#### [WHAT THE TASK REQUIRES]
Restate the entire listing word for word.

#### [DATASET SECTION]
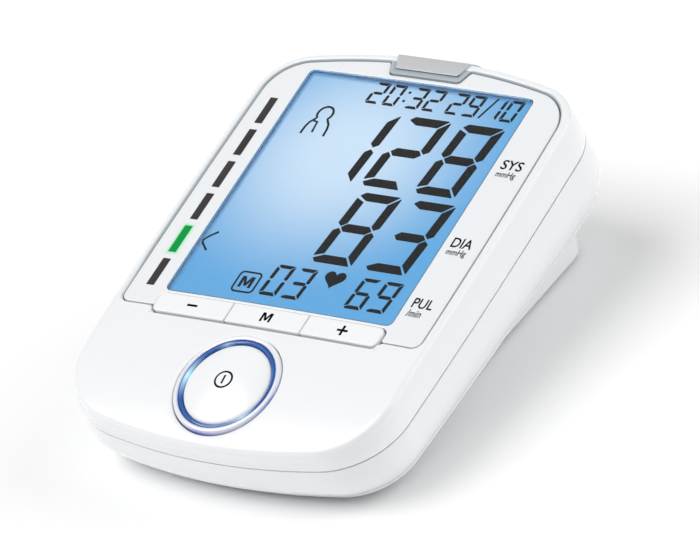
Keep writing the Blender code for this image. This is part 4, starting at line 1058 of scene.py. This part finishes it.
looks["ringBlue"] = {"colour": (0.006, 0.085, 0.34), "rough": 0.12, "coat": 0.6, "coatRough": 0.02, "vary": 0.25,
                     "mottle": 60.0, "glow": (0.005, 0.11, 0.42), "glowStrength": 0.3, "spill": (0.55, 0.86, 0.95)}
looks["bezel"] = {"colour": (0.86, 0.87, 0.91), "rough": 0.08, "roughSpread": 0.03, "vary": 0.05, "mottle": 70.0,
                  "coat": 1.0, "coatRough": 0.02, "spill": (0.22, 0.27, 0.72)}
finishes["ringBlue"] = tintedFinish("ringBlueFinish", looks["ringBlue"])
finishes["bezel"] = tintedFinish("bezelFinish", looks["bezel"])


def hump(angles, middleDegrees, widthDegrees):
    # a smooth bump round the ring: one at its middle, nothing past its width
    apart = np.abs((np.degrees(angles) - middleDegrees + 180.0) % 360.0 - 180.0)
    return np.clip(1.0 - apart / widthDegrees, 0.0, 1.0) ** 1.5


def ringTint(points):
    # two pale stretches where the light guide catches the lamps
    angles = np.arctan2(points[:, 1], points[:, 0])
    return np.clip(0.9 * hump(angles, 178, 34) + 0.35 * hump(angles, 118, 14) + 0.5 * hump(angles, 318, 20), 0, 1)


def bezelTint(points):
    # the blue of the ring gathers at the bezel's inner edge and in two stretches of its outer edge
    angles = np.arctan2(points[:, 1], points[:, 0])
    away = np.hypot(points[:, 0], points[:, 1])
    outerEdge = np.clip((away - 17.1) / 0.4, 0, 1) * (hump(angles, 350, 60) + hump(angles, 265, 55))
    innerEdge = np.clip((16.15 - away) / 0.25, 0, 1) * 0.7
    return np.clip(outerEdge + innerEdge, 0, 1)


guideCorners = [(14.5, -7.4), (18.5, -7.4), (18.5, -6.5), (15.65, -6.5), (15.65, 0.05), (15.1, 0.25), (14.5, -0.1)]
bezelCorners = [(15.9, -4.2), (17.6, -4.2), (17.6, 0.1), (16.6, 0.5), (15.9, 0.2)]
guideProfile = softProfile(guideCorners, [0, 0.2, 0.2, 0.2, 0.2, 0.2, 0])
bezelProfile = softProfile(bezelCorners, [0, 0.3, 0.9, 0.7, 0.0])
guideParts = turnedParts(guideProfile, startShape["steps"], True)
bezelParts = turnedParts(bezelProfile, startShape["steps"], True)
lightRing = makePiece("lightRing", guideParts, button, finishes["ringBlue"], "housing",
                      ["ring_light_guide"])
startBezel = makePiece("startBezel", bezelParts, button, finishes["bezel"], "housing",
                       ["start_button_bezel"])
addTint(lightRing, ringTint, button)
addTint(startBezel, bezelTint, button)
print("start button made")


def buildBadge():
    # a section in v and w carried across u; the half width grows evenly towards the rear
    low, high = spanOf("badge")
    top, rear = high[2], high[1]
    outer = [(50.4, -2.1), (50.4, top - 0.02), (53.6, top), (56.1, top - 0.1), (57.75, -1.9),
             (rear, -3.6), (rear, low[2]), (rear - 0.7, low[2]), (rear - 0.7, -2.1)]
    section = roundedLoop(outer, [0.2, 0.12, 0, 1.3, 1.0, 0.6, 0.3, 0.2, 0.2], 6)
    section = finerLoop(section, 1.2)
    spread = (badgeShape["halfRear"] - badgeShape["halfFront"]) / badgeShape["reach"]
    half = badgeShape["halfFront"] + spread * (np.minimum(section[:, 0], rear) - badgeShape["front"])
    middleOf = section.mean(axis=0)
    rings = []
    for side in np.concatenate([[-1.0], np.linspace(-0.985, 0.985, 25), [1.0]]):
        # the last step at each end draws the section in, which rounds the edge
        draw = 0.0 if abs(side) < 0.99 else 1.0
        inward = (middleOf - section) / np.linalg.norm(middleOf - section, axis=1)[:, None]
        place = section + inward * 0.28 * draw
        rings.append(np.column_stack([side * half, place]))
    parts = [wallStrip(rings)]
    for ring in (rings[0], rings[-1]):
        flat, faces = sheet(ring[:, 1:], [], 50.0)
        across = np.interp(flat[:, 0], [50.4, rear], [abs(ring[:, 0]).min(), abs(ring[:, 0]).max()])
        nearest = np.linalg.norm(flat[:, None] - ring[None, :, 1:], axis=2).argmin(axis=1)
        parts.append((np.column_stack([ring[nearest, 0], flat]), faces))
    return parts


def brushedFinish(name, look):
    # satin metal: fine lines across the badge, from noise stretched along its width
    material = tintedFinish(name, look)
    nodes, links = material.node_tree.nodes, material.node_tree.links
    shader = nodes["Principled BSDF"]
    coordinates = nodes.new("ShaderNodeTexCoord")
    mapping = nodes.new("ShaderNodeMapping")
    mapping.inputs["Scale"].default_value = (0.05, 1.0, 1.0)
    links.new(coordinates.outputs["Object"], mapping.inputs["Vector"])
    lines = nodes.new("ShaderNodeTexNoise")
    lines.inputs["Scale"].default_value = 5000.0
    links.new(mapping.outputs["Vector"], lines.inputs["Vector"])
    polish = addRange(nodes, links, lines.outputs["Fac"], look["rough"] - 0.06, look["rough"] + 0.08)
    links.new(polish, shader.inputs["Roughness"])
    return material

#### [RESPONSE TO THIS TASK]
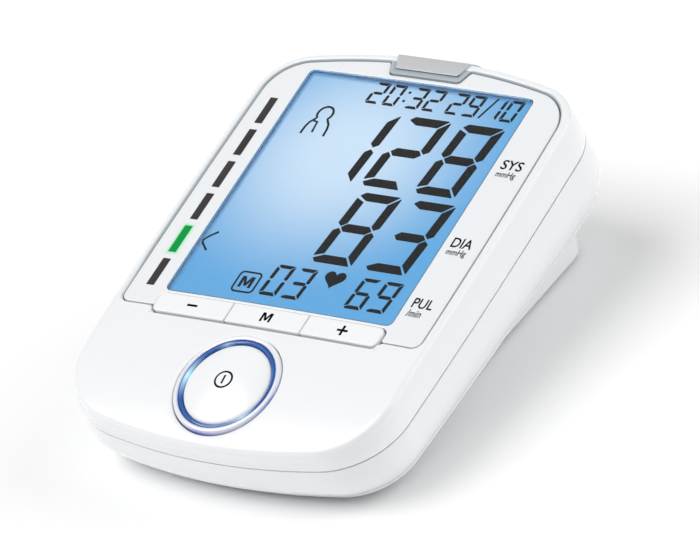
Keep writing the Blender code for this image. This is part 4, starting at line 1058 of scene.py. This part finishes it.
looks["ringBlue"] = {"colour": (0.006, 0.085, 0.34), "rough": 0.12, "coat": 0.6, "coatRough": 0.02, "vary": 0.25,
                     "mottle": 60.0, "glow": (0.005, 0.11, 0.42), "glowStrength": 0.3, "spill": (0.55, 0.86, 0.95)}
looks["bezel"] = {"colour": (0.86, 0.87, 0.91), "rough": 0.08, "roughSpread": 0.03, "vary": 0.05, "mottle": 70.0,
                  "coat": 1.0, "coatRough": 0.02, "spill": (0.22, 0.27, 0.72)}
finishes["ringBlue"] = tintedFinish("ringBlueFinish", looks["ringBlue"])
finishes["bezel"] = tintedFinish("bezelFinish", looks["bezel"])


def hump(angles, middleDegrees, widthDegrees):
    # a smooth bump round the ring: one at its middle, nothing past its width
    apart = np.abs((np.degrees(angles) - middleDegrees + 180.0) % 360.0 - 180.0)
    return np.clip(1.0 - apart / widthDegrees, 0.0, 1.0) ** 1.5


def ringTint(points):
    # two pale stretches where the light guide catches the lamps
    angles = np.arctan2(points[:, 1], points[:, 0])
    return np.clip(0.9 * hump(angles, 178, 34) + 0.35 * hump(angles, 118, 14) + 0.5 * hump(angles, 318, 20), 0, 1)


def bezelTint(points):
    # the blue of the ring gathers at the bezel's inner edge and in two stretches of its outer edge
    angles = np.arctan2(points[:, 1], points[:, 0])
    away = np.hypot(points[:, 0], points[:, 1])
    outerEdge = np.clip((away - 17.1) / 0.4, 0, 1) * (hump(angles, 350, 60) + hump(angles, 265, 55))
    innerEdge = np.clip((16.15 - away) / 0.25, 0, 1) * 0.7
    return np.clip(outerEdge + innerEdge, 0, 1)


guideCorners = [(14.5, -7.4), (18.5, -7.4), (18.5, -6.5), (15.65, -6.5), (15.65, 0.05), (15.1, 0.25), (14.5, -0.1)]
bezelCorners = [(15.9, -4.2), (17.6, -4.2), (17.6, 0.1), (16.6, 0.5), (15.9, 0.2)]
guideProfile = softProfile(guideCorners, [0, 0.2, 0.2, 0.2, 0.2, 0.2, 0])
bezelProfile = softProfile(bezelCorners, [0, 0.3, 0.9, 0.7, 0.0])
guideParts = turnedParts(guideProfile, startShape["steps"], True)
bezelParts = turnedParts(bezelProfile, startShape["steps"], True)
lightRing = makePiece("lightRing", guideParts, button, finishes["ringBlue"], "housing",
                      ["ring_light_guide"])
startBezel = makePiece("startBezel", bezelParts, button, finishes["bezel"], "housing",
                       ["start_button_bezel"])
addTint(lightRing, ringTint, button)
addTint(startBezel, bezelTint, button)
print("start button made")


def buildBadge():
    # a section in v and w carried across u; the half width grows evenly towards the rear
    low, high = spanOf("badge")
    top, rear = high[2], high[1]
    outer = [(50.4, -2.1), (50.4, top - 0.02), (53.6, top), (56.1, top - 0.1), (57.75, -1.9),
             (rear, -3.6), (rear, low[2]), (rear - 0.7, low[2]), (rear - 0.7, -2.1)]
    section = roundedLoop(outer, [0.2, 0.12, 0, 1.3, 1.0, 0.6, 0.3, 0.2, 0.2], 6)
    section = finerLoop(section, 1.2)
    spread = (badgeShape["halfRear"] - badgeShape["halfFront"]) / badgeShape["reach"]
    half = badgeShape["halfFront"] + spread * (np.minimum(section[:, 0], rear) - badgeShape["front"])
    middleOf = section.mean(axis=0)
    rings = []
    for side in np.concatenate([[-1.0], np.linspace(-0.985, 0.985, 25), [1.0]]):
        # the last step at each end draws the section in, which rounds the edge
        draw = 0.0 if abs(side) < 0.99 else 1.0
        inward = (middleOf - section) / np.linalg.norm(middleOf - section, axis=1)[:, None]
        place = section + inward * 0.28 * draw
        rings.append(np.column_stack([side * half, place]))
    parts = [wallStrip(rings)]
    for ring in (rings[0], rings[-1]):
        flat, faces = sheet(ring[:, 1:], [], 50.0)
        across = np.interp(flat[:, 0], [50.4, rear], [abs(ring[:, 0]).min(), abs(ring[:, 0]).max()])
        nearest = np.linalg.norm(flat[:, None] - ring[None, :, 1:], axis=2).argmin(axis=1)
        parts.append((np.column_stack([ring[nearest, 0], flat]), faces))
    return parts


def brushedFinish(name, look):
    # satin metal: fine lines across the badge, from noise stretched along its width
    material = tintedFinish(name, look)
    nodes, links = material.node_tree.nodes, material.node_tree.links
    shader = nodes["Principled BSDF"]
    coordinates = nodes.new("ShaderNodeTexCoord")
    mapping = nodes.new("ShaderNodeMapping")
    mapping.inputs["Scale"].default_value = (0.05, 1.0, 1.0)
    links.new(coordinates.outputs["Object"], mapping.inputs["Vector"])
    lines = nodes.new("ShaderNodeTexNoise")
    lines.inputs["Scale"].default_value = 5000.0
    links.new(mapping.outputs["Vector"], lines.inputs["Vector"])
    polish = addRange(nodes, links, lines.outputs["Fac"], look["rough"] - 0.06, look["rough"] + 0.08)
    links.new(polish, shader.inputs["Roughness"])
    return material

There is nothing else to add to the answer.